(3D code data)
----------------
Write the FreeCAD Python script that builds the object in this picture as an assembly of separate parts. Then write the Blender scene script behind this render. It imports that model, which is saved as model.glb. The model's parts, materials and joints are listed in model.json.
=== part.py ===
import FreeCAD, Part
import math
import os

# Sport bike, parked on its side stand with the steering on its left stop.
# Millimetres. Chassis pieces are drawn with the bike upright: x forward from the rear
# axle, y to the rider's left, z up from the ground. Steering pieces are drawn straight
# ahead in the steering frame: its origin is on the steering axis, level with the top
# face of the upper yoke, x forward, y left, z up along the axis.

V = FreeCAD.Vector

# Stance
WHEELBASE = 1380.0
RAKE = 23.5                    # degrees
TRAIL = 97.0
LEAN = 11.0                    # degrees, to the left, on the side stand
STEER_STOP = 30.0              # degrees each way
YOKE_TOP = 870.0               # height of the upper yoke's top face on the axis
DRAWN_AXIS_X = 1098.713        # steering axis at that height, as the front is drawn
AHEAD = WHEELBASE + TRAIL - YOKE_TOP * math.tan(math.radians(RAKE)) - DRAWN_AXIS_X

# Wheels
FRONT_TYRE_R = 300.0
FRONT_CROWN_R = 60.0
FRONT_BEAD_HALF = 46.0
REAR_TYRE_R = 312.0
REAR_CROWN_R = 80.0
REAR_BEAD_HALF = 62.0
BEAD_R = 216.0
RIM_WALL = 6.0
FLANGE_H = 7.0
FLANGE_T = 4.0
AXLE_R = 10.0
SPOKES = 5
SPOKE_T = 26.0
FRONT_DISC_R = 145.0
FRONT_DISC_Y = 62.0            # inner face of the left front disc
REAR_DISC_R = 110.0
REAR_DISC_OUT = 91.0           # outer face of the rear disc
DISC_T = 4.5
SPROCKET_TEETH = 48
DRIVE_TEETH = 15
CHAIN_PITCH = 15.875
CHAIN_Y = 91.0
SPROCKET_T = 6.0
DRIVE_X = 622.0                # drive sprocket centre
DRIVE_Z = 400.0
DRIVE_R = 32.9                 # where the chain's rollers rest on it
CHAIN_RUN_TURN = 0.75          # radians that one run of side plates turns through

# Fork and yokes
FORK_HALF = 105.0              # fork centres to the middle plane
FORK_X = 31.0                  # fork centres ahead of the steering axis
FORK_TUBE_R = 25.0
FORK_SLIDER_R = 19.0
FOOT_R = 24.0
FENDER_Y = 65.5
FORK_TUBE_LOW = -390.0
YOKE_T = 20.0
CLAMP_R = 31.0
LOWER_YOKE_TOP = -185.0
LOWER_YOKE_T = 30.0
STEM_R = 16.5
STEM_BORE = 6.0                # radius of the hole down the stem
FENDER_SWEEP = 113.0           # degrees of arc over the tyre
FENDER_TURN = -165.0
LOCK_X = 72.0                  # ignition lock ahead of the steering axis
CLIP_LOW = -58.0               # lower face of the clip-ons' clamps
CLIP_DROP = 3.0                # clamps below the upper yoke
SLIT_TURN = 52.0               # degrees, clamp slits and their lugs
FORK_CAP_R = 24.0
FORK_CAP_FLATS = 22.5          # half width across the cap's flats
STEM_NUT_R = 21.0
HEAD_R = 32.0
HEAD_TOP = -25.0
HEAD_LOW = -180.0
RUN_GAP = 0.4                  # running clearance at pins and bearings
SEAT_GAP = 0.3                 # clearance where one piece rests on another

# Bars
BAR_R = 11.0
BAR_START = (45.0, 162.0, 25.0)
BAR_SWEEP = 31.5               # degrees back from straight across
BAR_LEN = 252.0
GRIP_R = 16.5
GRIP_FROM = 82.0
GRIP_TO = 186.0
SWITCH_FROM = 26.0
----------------
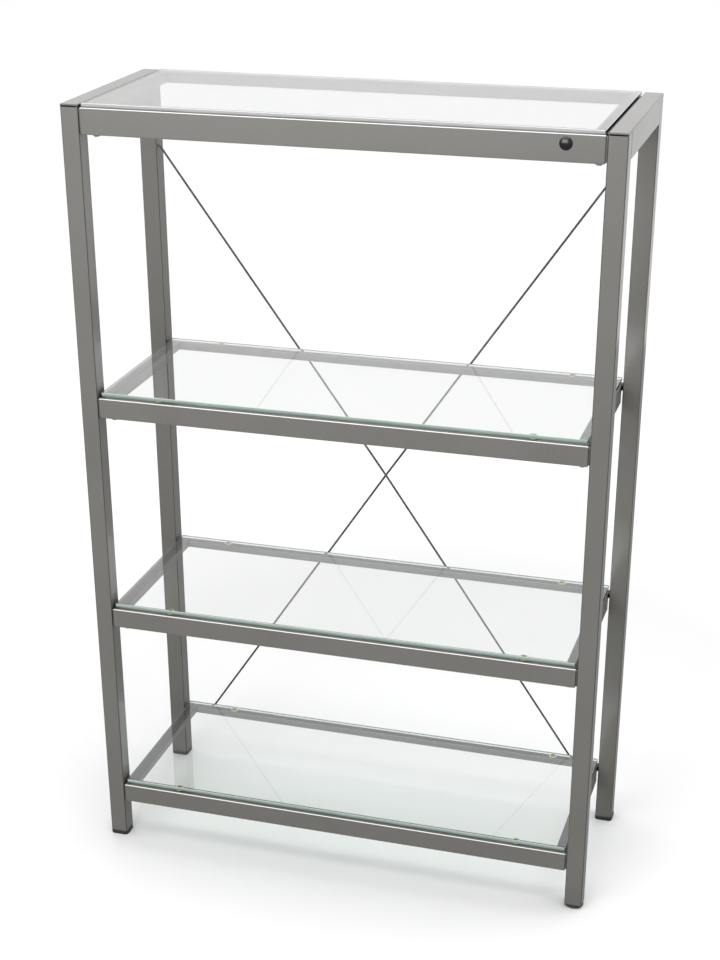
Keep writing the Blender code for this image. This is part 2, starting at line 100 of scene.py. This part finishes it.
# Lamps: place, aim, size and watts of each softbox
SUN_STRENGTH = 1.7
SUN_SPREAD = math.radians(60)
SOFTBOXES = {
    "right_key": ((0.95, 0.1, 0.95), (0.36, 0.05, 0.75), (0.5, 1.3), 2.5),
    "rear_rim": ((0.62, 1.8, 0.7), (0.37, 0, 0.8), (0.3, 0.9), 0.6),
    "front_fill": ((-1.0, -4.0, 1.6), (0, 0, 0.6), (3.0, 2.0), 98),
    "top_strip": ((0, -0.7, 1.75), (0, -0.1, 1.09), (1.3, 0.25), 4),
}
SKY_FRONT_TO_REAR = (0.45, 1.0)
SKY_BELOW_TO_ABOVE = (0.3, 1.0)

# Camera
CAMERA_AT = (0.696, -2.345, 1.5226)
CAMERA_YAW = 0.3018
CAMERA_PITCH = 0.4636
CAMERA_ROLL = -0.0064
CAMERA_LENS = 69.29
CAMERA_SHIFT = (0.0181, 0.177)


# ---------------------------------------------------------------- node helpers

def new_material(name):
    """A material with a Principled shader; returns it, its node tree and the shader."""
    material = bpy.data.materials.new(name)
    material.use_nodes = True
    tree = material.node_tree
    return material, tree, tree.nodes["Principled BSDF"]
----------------
- What the task requires
Of all the entries above, repeat only the lines from the line that has "Write the FreeCAD" to the line that has "CHAIN_RUN_TURN = 0.75", both lines included, exactly.

- Response to the exercise
Write the FreeCAD Python script that builds the object in this picture as an assembly of separate parts. Then write the Blender scene script behind this render. It imports that model, which is saved as model.glb. The model's parts, materials and joints are listed in model.json.
=== part.py ===
import FreeCAD, Part
import math
import os

# Sport bike, parked on its side stand with the steering on its left stop.
# Millimetres. Chassis pieces are drawn with the bike upright: x forward from the rear
# axle, y to the rider's left, z up from the ground. Steering pieces are drawn straight
# ahead in the steering frame: its origin is on the steering axis, level with the top
# face of the upper yoke, x forward, y left, z up along the axis.

V = FreeCAD.Vector

# Stance
WHEELBASE = 1380.0
RAKE = 23.5                    # degrees
TRAIL = 97.0
LEAN = 11.0                    # degrees, to the left, on the side stand
STEER_STOP = 30.0              # degrees each way
YOKE_TOP = 870.0               # height of the upper yoke's top face on the axis
DRAWN_AXIS_X = 1098.713        # steering axis at that height, as the front is drawn
AHEAD = WHEELBASE + TRAIL - YOKE_TOP * math.tan(math.radians(RAKE)) - DRAWN_AXIS_X

# Wheels
FRONT_TYRE_R = 300.0
FRONT_CROWN_R = 60.0
FRONT_BEAD_HALF = 46.0
REAR_TYRE_R = 312.0
REAR_CROWN_R = 80.0
REAR_BEAD_HALF = 62.0
BEAD_R = 216.0
RIM_WALL = 6.0
FLANGE_H = 7.0
FLANGE_T = 4.0
AXLE_R = 10.0
SPOKES = 5
SPOKE_T = 26.0
FRONT_DISC_R = 145.0
FRONT_DISC_Y = 62.0            # inner face of the left front disc
REAR_DISC_R = 110.0
REAR_DISC_OUT = 91.0           # outer face of the rear disc
DISC_T = 4.5
SPROCKET_TEETH = 48
DRIVE_TEETH = 15
CHAIN_PITCH = 15.875
CHAIN_Y = 91.0
SPROCKET_T = 6.0
DRIVE_X = 622.0                # drive sprocket centre
DRIVE_Z = 400.0
DRIVE_R = 32.9                 # where the chain's rollers rest on it
CHAIN_RUN_TURN = 0.75          # radians that one run of side plates turns through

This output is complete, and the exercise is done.